On reboot, the kernel calls .restart which writes 0 to WDTCNR:
WDTE=0x00 (run), OVSEL=0 (smallest bucket = 2^15 ticks ≈ 1.31 s at
25 kHz CDBR), WDTCLR=0. The chip overflows and resets the SoC within
the bucket window — typically observed at ~1.3 s wall time.
Priority 192 beats the arch-level _machine_restart fallback
(priority ~128), so our path wins whenever the driver has probed.

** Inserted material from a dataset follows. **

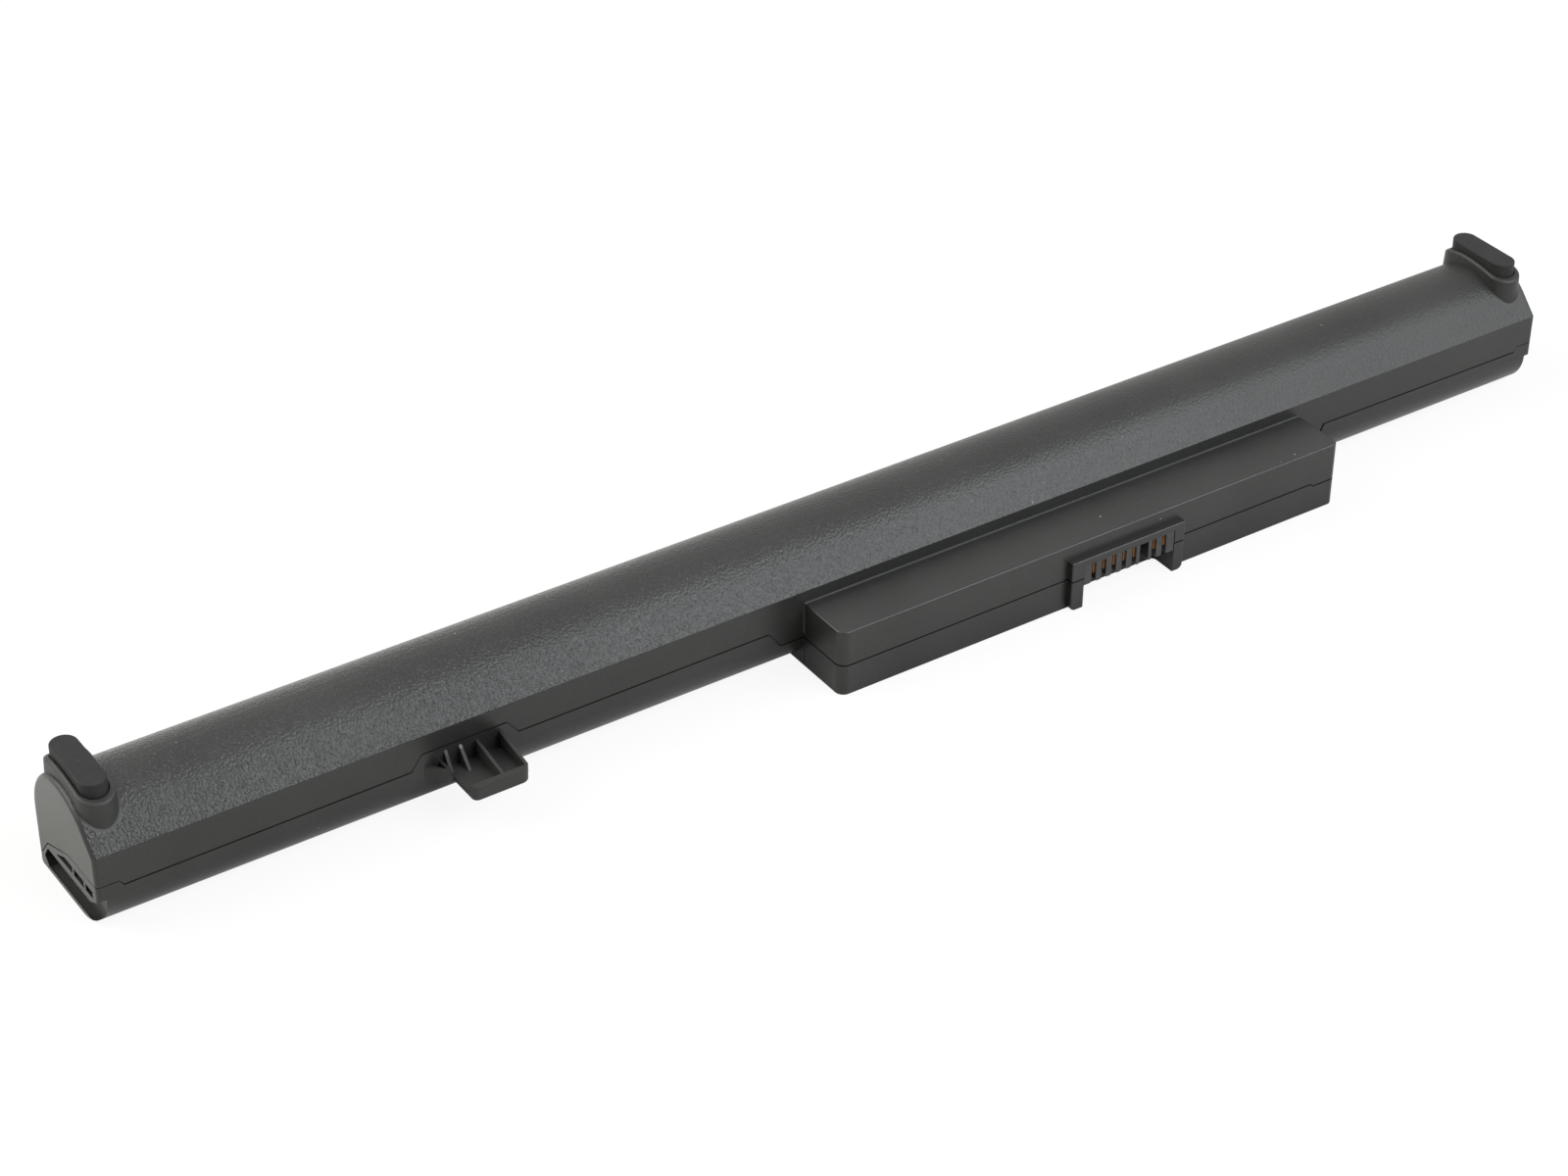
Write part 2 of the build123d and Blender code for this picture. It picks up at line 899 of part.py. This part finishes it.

Panic notifier path (kernel panic, soft-lockup, hard hangs)¶
atomic_notifier_chain_register(&panic_notifier_list, ...) with
priority = INT_MAX. When panic() fires, our callback runs first in
the chain and does the same writel(0, base) as the restart path —
chip reset within ~1.3 s.
We return NOTIFY_DONE, so other panic notifiers (crashlog dumpers,
console flushers) still get a turn inside the ~1.3 s grace window
before the chip overflows. They just no longer gate our reset write.

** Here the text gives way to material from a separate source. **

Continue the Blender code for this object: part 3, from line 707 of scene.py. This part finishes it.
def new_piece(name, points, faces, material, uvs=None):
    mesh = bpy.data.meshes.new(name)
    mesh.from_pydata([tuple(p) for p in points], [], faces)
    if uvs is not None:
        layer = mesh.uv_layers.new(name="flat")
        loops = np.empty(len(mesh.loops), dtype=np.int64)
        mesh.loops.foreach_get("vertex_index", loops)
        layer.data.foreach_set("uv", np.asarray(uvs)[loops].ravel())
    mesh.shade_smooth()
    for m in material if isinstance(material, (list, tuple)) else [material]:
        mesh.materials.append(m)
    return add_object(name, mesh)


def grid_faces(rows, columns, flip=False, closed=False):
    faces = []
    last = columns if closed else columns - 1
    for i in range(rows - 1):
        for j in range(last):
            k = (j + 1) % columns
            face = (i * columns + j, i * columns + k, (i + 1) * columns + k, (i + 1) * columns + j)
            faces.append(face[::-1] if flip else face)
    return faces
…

Without this path, a soft-lockup would spam the console every 22 s indefinitely (the framework's auto-kicker keeps petting the chip from softirq context, which still runs because syscall-return path drains). With the path, a soft-lockup reboots the box autonomously in ~23 s — 22 s detection + ~1.3 s chip overflow.
Userspace feeder failure¶
/etc/init.d/S25watchdog runs watchdog -t 30 /dev/watchdog.

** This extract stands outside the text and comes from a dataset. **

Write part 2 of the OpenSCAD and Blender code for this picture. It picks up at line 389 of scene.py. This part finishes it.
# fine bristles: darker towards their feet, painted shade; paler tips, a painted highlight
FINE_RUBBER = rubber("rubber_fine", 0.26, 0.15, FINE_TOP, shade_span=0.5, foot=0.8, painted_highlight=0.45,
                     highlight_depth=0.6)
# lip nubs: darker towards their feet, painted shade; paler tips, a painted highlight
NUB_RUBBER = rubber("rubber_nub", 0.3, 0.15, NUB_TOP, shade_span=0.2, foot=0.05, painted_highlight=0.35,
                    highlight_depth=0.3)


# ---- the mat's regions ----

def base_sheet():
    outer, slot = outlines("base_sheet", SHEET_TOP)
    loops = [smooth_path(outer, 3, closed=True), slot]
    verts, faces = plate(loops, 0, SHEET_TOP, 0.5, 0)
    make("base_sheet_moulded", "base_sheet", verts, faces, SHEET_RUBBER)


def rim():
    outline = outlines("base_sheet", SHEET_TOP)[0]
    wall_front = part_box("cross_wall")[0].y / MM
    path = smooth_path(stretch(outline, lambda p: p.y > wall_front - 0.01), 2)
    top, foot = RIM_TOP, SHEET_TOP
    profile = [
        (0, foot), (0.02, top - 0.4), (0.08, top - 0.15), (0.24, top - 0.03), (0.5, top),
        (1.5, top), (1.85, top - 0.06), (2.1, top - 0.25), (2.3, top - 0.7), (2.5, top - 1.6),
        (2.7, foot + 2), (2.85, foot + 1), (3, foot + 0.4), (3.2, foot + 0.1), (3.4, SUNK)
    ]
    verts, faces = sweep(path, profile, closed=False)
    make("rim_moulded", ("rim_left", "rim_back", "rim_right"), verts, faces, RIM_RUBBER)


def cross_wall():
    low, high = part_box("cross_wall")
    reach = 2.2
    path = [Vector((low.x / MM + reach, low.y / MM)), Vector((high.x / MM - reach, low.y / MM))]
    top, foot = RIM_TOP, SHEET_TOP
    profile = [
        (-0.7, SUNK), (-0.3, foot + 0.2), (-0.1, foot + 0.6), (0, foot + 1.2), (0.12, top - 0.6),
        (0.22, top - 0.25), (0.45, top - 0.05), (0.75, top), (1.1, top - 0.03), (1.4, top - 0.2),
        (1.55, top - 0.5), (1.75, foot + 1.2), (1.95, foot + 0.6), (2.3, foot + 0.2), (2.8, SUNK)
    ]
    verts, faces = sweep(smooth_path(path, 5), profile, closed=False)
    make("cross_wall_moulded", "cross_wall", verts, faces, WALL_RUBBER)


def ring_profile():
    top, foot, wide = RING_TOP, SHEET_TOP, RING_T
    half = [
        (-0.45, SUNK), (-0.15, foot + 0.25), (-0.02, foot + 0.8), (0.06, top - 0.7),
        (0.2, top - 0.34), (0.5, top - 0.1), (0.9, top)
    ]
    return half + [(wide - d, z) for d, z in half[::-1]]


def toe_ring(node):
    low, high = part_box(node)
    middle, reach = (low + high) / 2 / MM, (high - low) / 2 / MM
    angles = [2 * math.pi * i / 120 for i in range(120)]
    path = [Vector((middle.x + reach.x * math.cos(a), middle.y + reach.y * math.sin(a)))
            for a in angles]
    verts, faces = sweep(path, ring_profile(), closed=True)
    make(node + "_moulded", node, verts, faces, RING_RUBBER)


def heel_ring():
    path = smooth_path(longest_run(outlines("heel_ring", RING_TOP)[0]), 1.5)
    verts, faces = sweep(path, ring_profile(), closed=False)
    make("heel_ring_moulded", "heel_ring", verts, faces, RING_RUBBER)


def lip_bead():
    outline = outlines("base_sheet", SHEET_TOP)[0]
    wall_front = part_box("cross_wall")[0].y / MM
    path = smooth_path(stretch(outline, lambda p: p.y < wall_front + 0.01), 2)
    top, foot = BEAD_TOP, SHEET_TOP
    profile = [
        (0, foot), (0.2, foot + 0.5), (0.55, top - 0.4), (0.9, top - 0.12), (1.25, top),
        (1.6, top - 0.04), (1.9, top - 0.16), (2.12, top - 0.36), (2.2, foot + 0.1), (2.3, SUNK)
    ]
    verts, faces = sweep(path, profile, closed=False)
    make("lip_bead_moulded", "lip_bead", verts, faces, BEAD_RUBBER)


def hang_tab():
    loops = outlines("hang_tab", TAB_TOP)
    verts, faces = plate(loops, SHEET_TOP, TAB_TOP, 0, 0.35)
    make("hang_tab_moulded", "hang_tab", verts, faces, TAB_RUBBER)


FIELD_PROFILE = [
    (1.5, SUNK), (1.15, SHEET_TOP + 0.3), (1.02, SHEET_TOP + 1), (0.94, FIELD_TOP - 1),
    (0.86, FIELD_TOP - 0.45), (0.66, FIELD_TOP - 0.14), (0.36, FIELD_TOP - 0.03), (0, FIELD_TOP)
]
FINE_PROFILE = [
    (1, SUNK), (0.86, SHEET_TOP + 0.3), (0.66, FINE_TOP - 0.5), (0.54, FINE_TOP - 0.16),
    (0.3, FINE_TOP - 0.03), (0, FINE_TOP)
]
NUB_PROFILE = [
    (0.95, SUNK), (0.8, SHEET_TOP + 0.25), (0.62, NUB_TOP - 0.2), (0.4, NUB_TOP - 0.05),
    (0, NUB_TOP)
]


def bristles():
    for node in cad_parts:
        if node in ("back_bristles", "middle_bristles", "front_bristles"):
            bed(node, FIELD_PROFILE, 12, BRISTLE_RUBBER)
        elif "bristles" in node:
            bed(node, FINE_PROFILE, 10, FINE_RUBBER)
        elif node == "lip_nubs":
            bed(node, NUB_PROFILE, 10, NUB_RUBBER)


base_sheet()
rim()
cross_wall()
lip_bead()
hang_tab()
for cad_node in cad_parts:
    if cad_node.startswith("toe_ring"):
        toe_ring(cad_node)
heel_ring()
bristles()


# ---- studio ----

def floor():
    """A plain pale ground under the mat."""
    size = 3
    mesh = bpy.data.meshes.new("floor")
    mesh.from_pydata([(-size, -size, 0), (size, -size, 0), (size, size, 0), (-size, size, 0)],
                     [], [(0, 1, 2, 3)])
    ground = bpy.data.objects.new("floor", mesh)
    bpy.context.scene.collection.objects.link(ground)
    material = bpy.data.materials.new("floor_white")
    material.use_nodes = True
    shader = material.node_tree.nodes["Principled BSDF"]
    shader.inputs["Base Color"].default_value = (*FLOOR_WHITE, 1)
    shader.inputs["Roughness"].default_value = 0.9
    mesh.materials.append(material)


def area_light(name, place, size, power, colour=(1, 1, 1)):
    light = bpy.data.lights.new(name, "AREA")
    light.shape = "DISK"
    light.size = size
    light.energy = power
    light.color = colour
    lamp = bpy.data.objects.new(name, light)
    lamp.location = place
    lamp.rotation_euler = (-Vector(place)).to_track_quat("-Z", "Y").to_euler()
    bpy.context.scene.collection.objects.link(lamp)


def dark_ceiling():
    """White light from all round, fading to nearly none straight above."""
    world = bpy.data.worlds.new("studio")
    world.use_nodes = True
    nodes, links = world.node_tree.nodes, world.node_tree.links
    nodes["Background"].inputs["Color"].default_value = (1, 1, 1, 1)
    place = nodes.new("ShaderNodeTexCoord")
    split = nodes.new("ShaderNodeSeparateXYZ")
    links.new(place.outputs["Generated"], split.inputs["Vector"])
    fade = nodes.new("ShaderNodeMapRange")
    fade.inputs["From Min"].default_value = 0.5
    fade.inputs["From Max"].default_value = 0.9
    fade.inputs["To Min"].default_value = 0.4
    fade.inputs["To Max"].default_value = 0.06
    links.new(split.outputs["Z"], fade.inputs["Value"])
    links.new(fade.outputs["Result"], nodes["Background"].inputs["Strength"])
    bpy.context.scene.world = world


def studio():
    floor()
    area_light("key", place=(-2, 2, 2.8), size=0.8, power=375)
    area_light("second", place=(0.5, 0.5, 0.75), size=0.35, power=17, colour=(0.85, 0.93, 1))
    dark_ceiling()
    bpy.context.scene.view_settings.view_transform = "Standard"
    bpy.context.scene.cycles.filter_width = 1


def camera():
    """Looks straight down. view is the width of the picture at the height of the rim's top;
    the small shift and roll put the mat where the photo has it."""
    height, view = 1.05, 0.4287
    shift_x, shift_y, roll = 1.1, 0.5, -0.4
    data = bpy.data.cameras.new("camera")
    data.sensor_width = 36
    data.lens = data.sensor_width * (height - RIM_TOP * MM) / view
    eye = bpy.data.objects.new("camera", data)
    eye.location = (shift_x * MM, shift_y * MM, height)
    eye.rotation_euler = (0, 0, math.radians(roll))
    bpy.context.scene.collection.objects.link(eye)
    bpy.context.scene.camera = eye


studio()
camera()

| Failure mode | Outcome |
|---|---|
Feeder killed with kill -9 (no V) |
Framework auto-kicker keeps chip armed; safety net preserved |
Feeder closes with Magic-Close V |
Chip disarmed (WDTE=0xA5); next /dev/watchdog open re-arms it |
| Userspace deadlocked, syscalls run | Soft-lockup detector → panic → notifier path (see above) |
| Userspace deadlocked, no syscalls | Soft-lockup detector → panic → notifier path (UP/PREEMPT_NONE assumption) |
Troubleshooting¶
| Symptom | Likely cause / where to look |
|---|---|
No rtl819x-wdt lines in dmesg |
DT node missing / disabled, or CONFIG_RTL819X_WDT not set |
last reset: watchdog timeout after every boot |
Feeder not kicking, or kernel hangs during init |
| Box reboots every ~60 s | No userspace feeder + framework not adopting (check WDOG_HW_RUNNING in sysfs status) |
| Box never reboots from a hang | CONFIG_BOOTPARAM_SOFTLOCKUP_PANIC not set, or panic chain wedged before our notifier |
/dev/watchdog open fails with -EBUSY |
Another process already holds it (fuser /dev/watchdog) |
WDTCNR reads 0xA5... after probe |
Driver loaded but chip stopped — usually means userspace did a Magic-Close and never re-opened |
For the validation suite that covers all the above, see the test plan
at ~/.claude/plans/drifting-finding-lantern.md (developer-side; not
checked into the public tree).
Pointers¶
- Source:
rtl819x_wdt.c(this directory). - Design log + per-finding history:
AUDIT.md(this directory). - Device tree:
arch/mips/boot/dts/realtek/rtl819x.dtsi, nodewatchdog@311c. - Kernel config:
config-6.18-realtek.txtat the kernel build root. - Userspace feeder init:
34-Userdata/skeleton/etc/init.d/S25watchdog. - BusyBox watchdog applet:
busybox.config(CONFIG_WATCHDOG=y). - Datasheet reference: RTL8196E-CG, Track ID JATR-3375-16 Rev. 1.0, table 27 (WDTCNR field layout).